Executive recommendations for scalable multi-entity financial control
Executives should treat construction ERP API workflow planning as a business control program, not just an integration backlog. The first priority is to identify the workflows that materially affect margin confidence, cash visibility, compliance, and close-cycle speed. These usually include project setup, budget revisions, commitments, subcontractor invoices, payroll actuals, change orders, intercompany charges, and consolidated reporting feeds.
Second, define an enterprise connectivity roadmap that aligns ERP modernization, SaaS adoption, and middleware strategy. If the organization is moving toward cloud ERP modernization, integration patterns should be selected for future portability rather than reinforcing direct legacy dependencies. Third, invest in a canonical data model and governance operating model early. These are foundational for composable enterprise systems and reduce the cost of future acquisitions, divestitures, and platform changes.
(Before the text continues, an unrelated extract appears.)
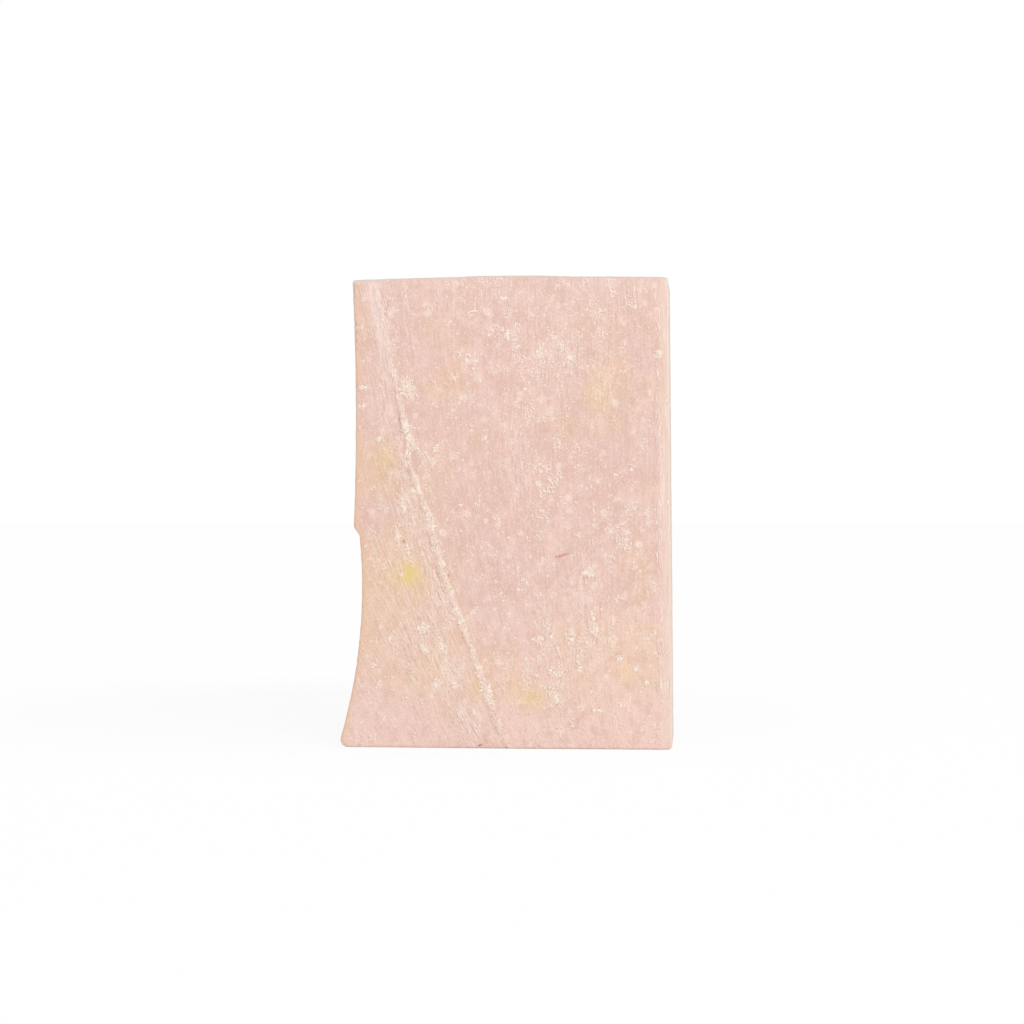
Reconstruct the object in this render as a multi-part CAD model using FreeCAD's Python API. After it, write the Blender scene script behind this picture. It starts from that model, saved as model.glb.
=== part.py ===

Finally, measure ROI in operational terms that matter to the business: fewer manual reconciliations, faster close cycles, lower exception volumes, improved forecast accuracy, reduced duplicate data entry, stronger auditability, and better executive visibility across entities and projects. In construction, integration value is realized when project and finance teams can act on trusted information before cost issues become margin erosion.